After the design of space occupied by the stair (ie. staircase), the stair is designed for strength. The design of stair is same as one way slab design.
Effective span of stairs:
The effective span of stairs can be calculated from IS 456:2000 clause 33. The effective span of stairs without stringer beam shall be taken as the following horizontal distances:
- Where supported to top and bottom riser by beam spanning parallel with the riser, the distance center to center of beams;
- Where spanning on the edge of landing slab where span parallel with the riser, a distance equal to the going of the stairs plus at each end either half width of the landing or one meter, whichever is smaller; and
- Where the landing slab spans in the same direction as the stairs, they shall be considered as acting together to form a single slab and the span determined as the distance center-center of the supporting beam or walls, the going being measured horizontally.

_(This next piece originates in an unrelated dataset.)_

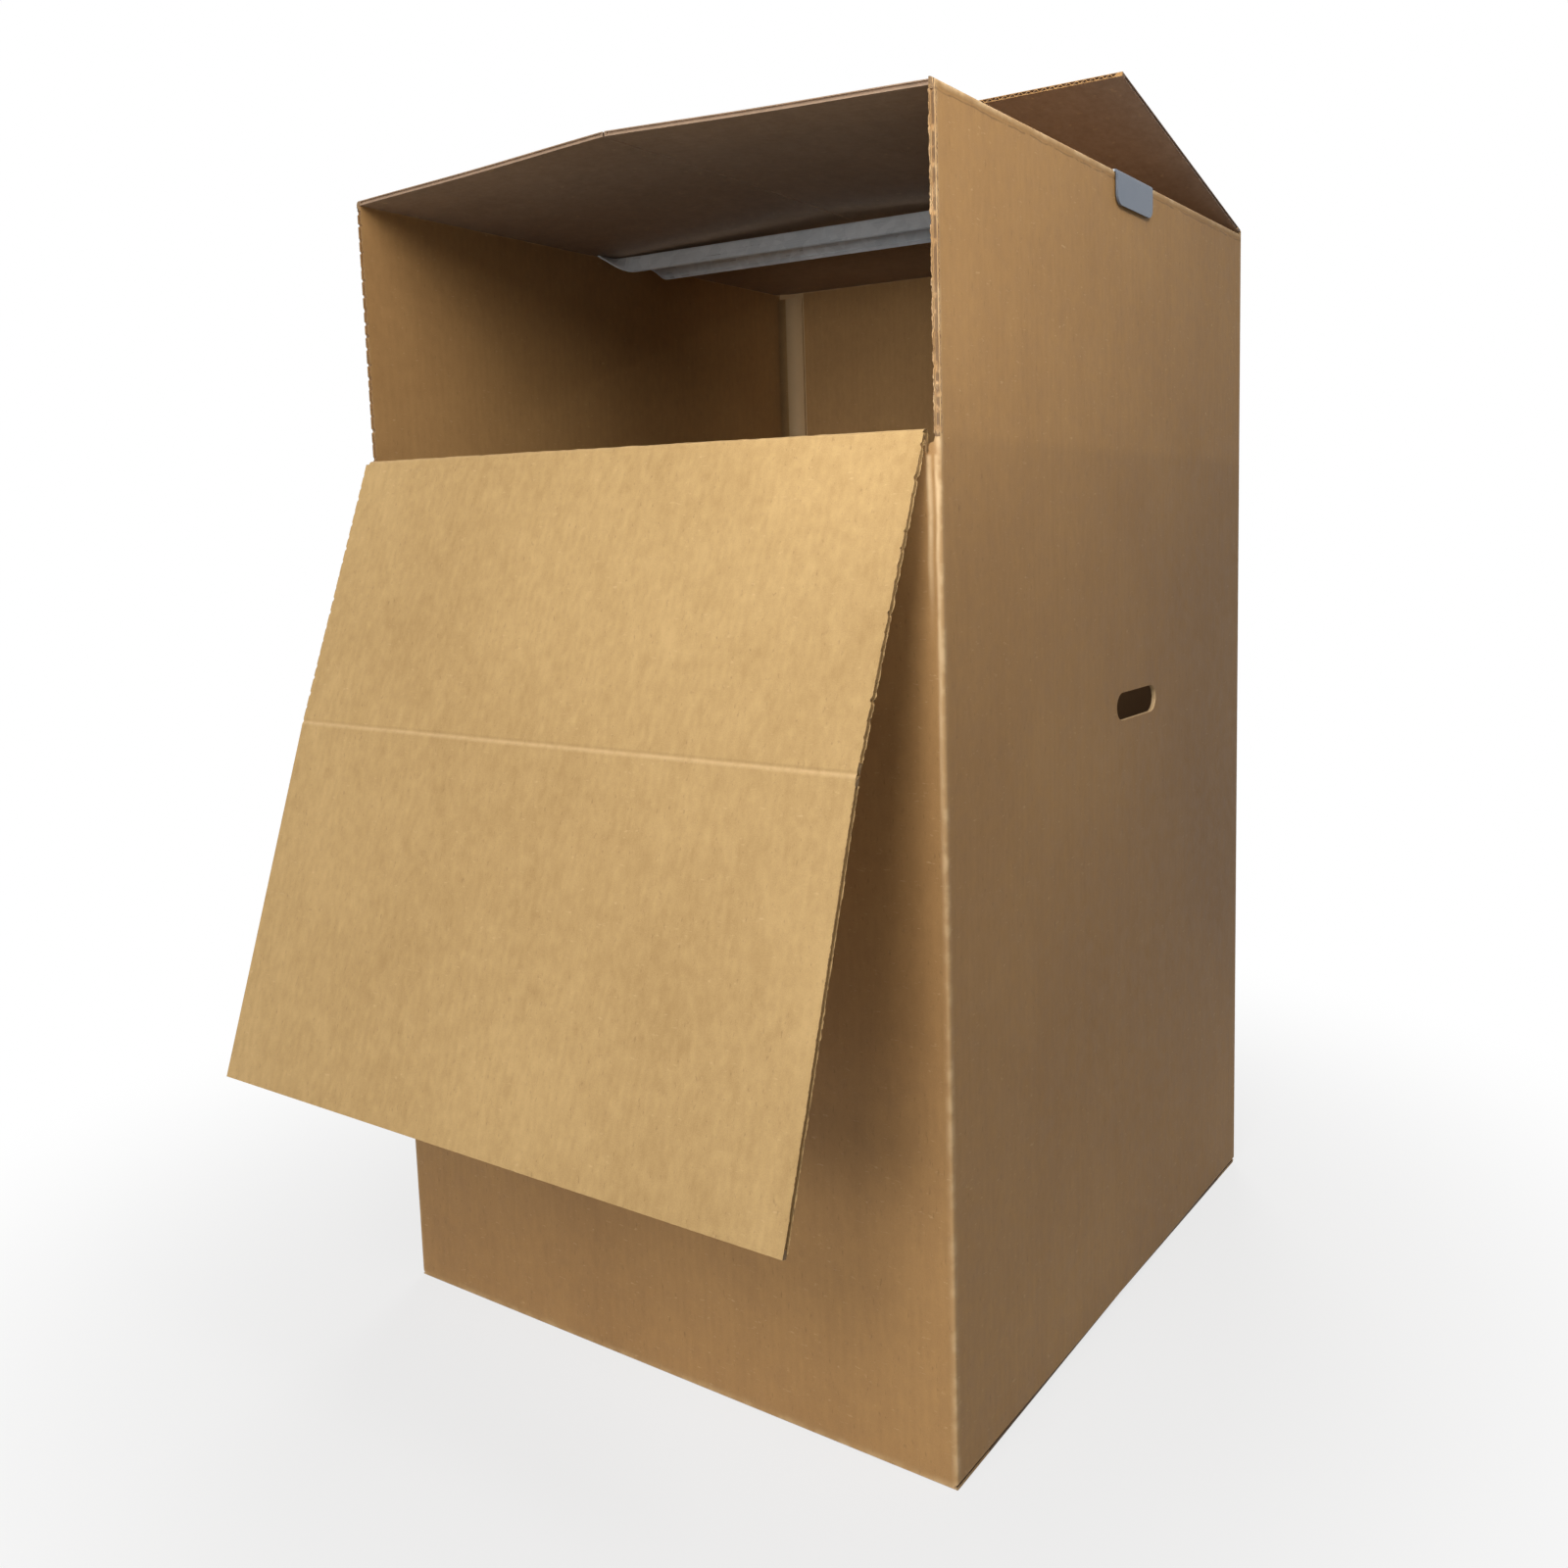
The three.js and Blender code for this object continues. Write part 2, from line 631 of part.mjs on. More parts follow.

Load distribution on stairs:
[As per IS 456:2000 clause 33.2]
In the case of stairs with open well, where spans partly crossing at the right angle occur, the load on areas common to any two such spans may be taken as one-half in each direction. Where flights or landing are embedded into walls for a length of not less than 110 mm and are designed to span in the direction of the flight, a 150 mm strip may be deducted from the loaded area and the effective breadth of the section increases by 75 mm for the purpose of design.
The depth of section shall be taken as the minimum thickness perpendicular to the soffit of the staircase.